I am trying to reorganize a tree based on the value of the attributes of the objects contained in the branches.
The starting point is this: I am drawing each building volume (or group of buildings) in a different layer. The volumes are composed of “floors” that are then assigned a material. The materials can be used in any layer, so some materials are repeated in different layers (top right view).
In the file I am attaching, there are three layers that get reported in Grasshopper as three branches. I am able to then split the corresponding branches according to the materials contained in that layer, creating subbranches inside the three main branches.
However, when I try to use this information to reorganize the actual geometry the Replace Path component is not working as expected and it generates again a tree with just three branches (removing the subbranches).
I would like to know how this could be fixed. I already saw some posts similar to this (like this), but they are not working exactly in the way I need.
not sure I have understood correctly what you’re after
your original tree has 3 branches (1 per layer of course) and each layer has items with several materials
you want sub-branches to be added depending on the material each geometry belongs to, in such a way each sub-branch consistently indicates the very same material across the 3 original branches?
if that is the case, this might work:
[edit: the following definition produces the wrong result ]
thanks for your help, but I do not think that it is completely working the way I need, because for example in the branch {1;1} you are getting two different materials (Bolig and Næring, sorry, Norwegian language )
Let me try to explain again what I am trying to solve.
In this example I have a flat list and I reorganize the materials in a way that all the materials are organized in different branches according to their values. What I am trying to do is the same but not for flat lists but for tree structures, where each branch is representing a different building (layer) with its materials, that then get sorted out in subbranches according to their values.
the trick to make it work “as similar as possible as it is” is to duplicate the input data tree too List Item in such a way it matches the data tree of the index input
long story short: because of the tree structure of A → then → B must become like C
in such a way the tree structure of C ≈ similar to ≈ tree structure of A
Hey, I’m running into the exact same issue as you here, and I can’t understand why the Set-Member index doesn’t behave as expected when you add a level of complexity to the tree. Any explanation for it?
I always try to avoid solutions that need to duplicate data, but I’m not sure if can do it in this case. @Joseph_Oster I’m tagging you here because I’ve seen your past explanations on this topic and maybe you’re able to enlighten us, sorry if this is not appropriate!
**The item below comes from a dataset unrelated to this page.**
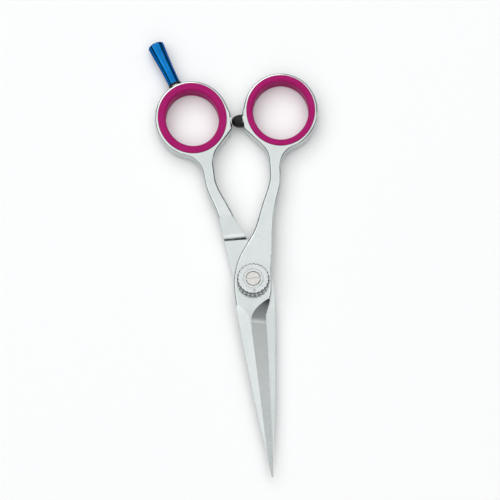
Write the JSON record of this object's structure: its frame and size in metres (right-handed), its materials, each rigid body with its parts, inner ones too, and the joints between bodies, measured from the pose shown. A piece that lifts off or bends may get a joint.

Well, this is kind of embarrassing, because I’ve found a solution while ordering the script to send an example here. And is a nice one that I don’t know why I didn’t try during the hours I’ve spent dealing with this member index issue
I’m explaining the problem and the solution just in case somebody ends up here:
There are several ways to group a list of elements according to some common values (keys), using sets and member index, or replacing paths or with Categorize from Elefront. But these solutions only work with flattened lists. When trying to apply the sets=member idex logic to a list one level deeper, it doesn’t work and is dangerous because the errors appear after the second outer branch (I would love to give some explanation about why, but I don’t have it).
The solution I just found it extremely simple, and I am sorry to have bothered y’all in this thread: using the CreateSet component to the keys list and applying it to a = comparison allows me to cull the original list maintaining the tree structure. Is clean and simple and I just hope that some lost soul find this helpful.
In the script you can find the options, the problematic member index and the solution! Thank you all so much for your help and knowledge
Yeah! That post is really constructive and I’ve followed it but it is only applicable to flattened lists, if you try to make it work with an actual structured list as an input, then it doesn’t work, (the red example in my image)
OMG you’re totally right @kev.r , thank you very much for pointing it, I’m going to edit my optimistic post . Your solution is perfect, thank you very much.